**What the task asks:** Below are the records; pull every line that includes "code".

**Material supplied:**

--- --- ---

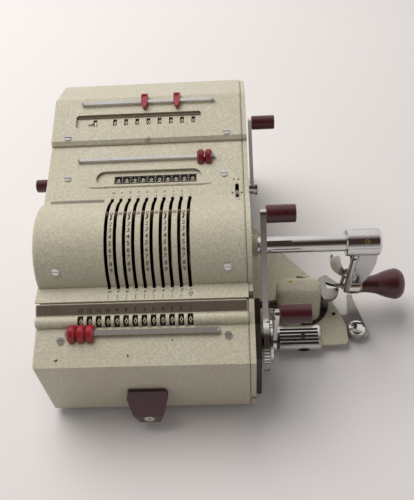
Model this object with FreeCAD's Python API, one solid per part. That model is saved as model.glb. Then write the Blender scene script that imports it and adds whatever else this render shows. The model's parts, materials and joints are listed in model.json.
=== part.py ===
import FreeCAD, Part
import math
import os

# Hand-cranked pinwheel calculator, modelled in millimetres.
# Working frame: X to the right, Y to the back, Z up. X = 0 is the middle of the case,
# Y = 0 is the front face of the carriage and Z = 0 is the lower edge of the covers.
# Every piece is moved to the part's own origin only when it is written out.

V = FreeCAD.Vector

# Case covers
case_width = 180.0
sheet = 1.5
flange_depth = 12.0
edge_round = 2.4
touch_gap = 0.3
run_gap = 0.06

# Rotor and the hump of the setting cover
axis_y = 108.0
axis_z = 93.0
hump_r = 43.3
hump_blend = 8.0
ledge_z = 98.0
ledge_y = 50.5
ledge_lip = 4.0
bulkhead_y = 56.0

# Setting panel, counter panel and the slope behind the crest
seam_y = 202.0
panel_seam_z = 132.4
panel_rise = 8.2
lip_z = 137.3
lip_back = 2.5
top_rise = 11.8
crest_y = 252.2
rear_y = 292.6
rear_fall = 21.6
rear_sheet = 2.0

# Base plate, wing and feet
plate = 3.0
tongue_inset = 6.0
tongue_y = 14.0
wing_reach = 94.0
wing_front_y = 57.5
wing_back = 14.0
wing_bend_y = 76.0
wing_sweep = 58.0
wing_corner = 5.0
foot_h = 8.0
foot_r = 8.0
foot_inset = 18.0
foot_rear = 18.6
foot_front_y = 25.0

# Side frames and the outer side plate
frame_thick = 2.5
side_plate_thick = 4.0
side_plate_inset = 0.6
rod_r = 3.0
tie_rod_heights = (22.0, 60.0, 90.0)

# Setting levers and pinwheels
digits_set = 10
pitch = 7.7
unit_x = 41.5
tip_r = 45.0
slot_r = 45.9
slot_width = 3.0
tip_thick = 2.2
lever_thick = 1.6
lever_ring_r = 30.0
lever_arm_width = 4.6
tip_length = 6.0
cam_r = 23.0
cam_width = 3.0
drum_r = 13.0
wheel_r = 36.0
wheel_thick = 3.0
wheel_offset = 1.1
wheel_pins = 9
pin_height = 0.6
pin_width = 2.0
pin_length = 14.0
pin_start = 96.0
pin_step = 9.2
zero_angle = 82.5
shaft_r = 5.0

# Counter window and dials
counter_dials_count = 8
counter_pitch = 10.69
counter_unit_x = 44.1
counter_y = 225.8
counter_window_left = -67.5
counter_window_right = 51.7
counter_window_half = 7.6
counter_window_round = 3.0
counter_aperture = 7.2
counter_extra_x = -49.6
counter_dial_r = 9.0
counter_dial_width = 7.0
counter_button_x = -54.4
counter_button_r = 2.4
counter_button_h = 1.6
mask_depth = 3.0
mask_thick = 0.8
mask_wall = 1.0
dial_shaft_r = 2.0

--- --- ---

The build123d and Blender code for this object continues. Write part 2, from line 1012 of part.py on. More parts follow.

--- --- ---

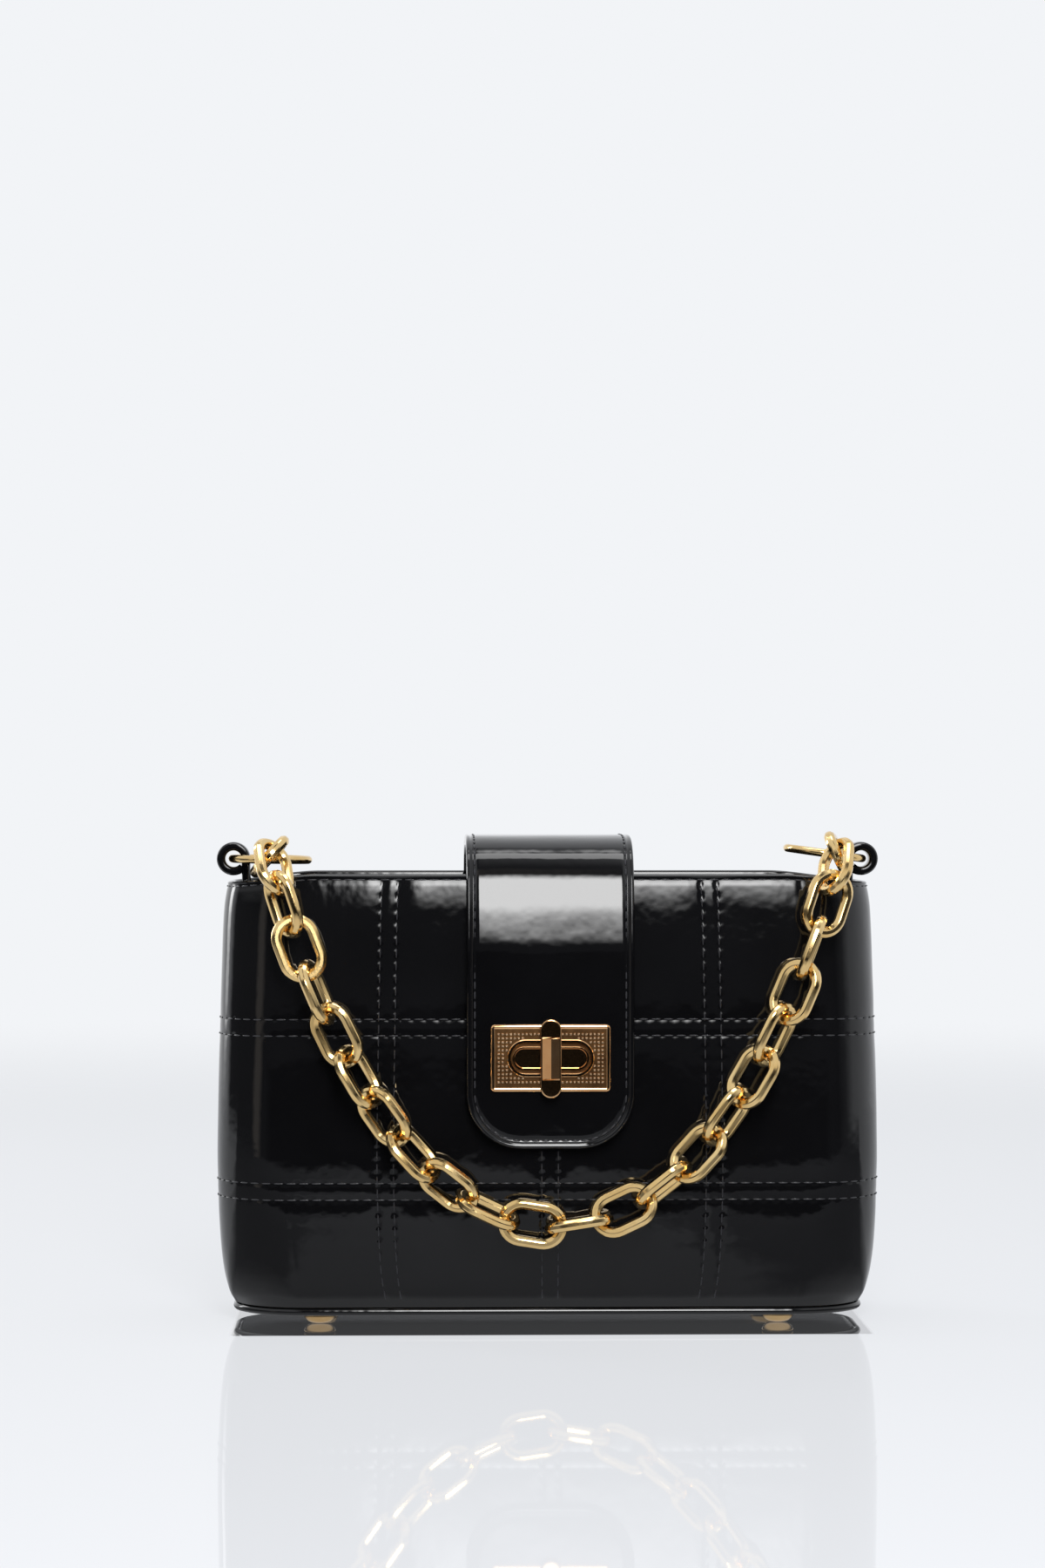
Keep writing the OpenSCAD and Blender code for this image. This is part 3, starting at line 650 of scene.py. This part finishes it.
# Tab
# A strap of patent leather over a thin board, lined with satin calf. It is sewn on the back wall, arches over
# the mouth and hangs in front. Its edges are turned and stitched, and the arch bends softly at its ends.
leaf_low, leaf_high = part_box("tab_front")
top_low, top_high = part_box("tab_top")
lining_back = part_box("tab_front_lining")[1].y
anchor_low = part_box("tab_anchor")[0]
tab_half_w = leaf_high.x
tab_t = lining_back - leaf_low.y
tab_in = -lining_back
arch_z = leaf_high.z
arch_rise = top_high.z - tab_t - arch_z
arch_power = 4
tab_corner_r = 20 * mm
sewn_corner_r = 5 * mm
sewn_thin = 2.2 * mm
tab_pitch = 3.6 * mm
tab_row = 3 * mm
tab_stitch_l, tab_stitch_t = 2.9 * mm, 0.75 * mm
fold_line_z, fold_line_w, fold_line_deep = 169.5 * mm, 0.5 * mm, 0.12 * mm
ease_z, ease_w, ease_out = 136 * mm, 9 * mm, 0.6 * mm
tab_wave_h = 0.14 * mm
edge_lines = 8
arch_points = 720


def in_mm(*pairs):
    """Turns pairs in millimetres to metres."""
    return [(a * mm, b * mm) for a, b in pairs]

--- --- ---

**Problem solution:**
The build123d and Blender code for this object continues. Write part 2, from line 1012 of part.py on. More parts follow.
Keep writing the OpenSCAD and Blender code for this image. This is part 3, starting at line 650 of scene.py. This part finishes it.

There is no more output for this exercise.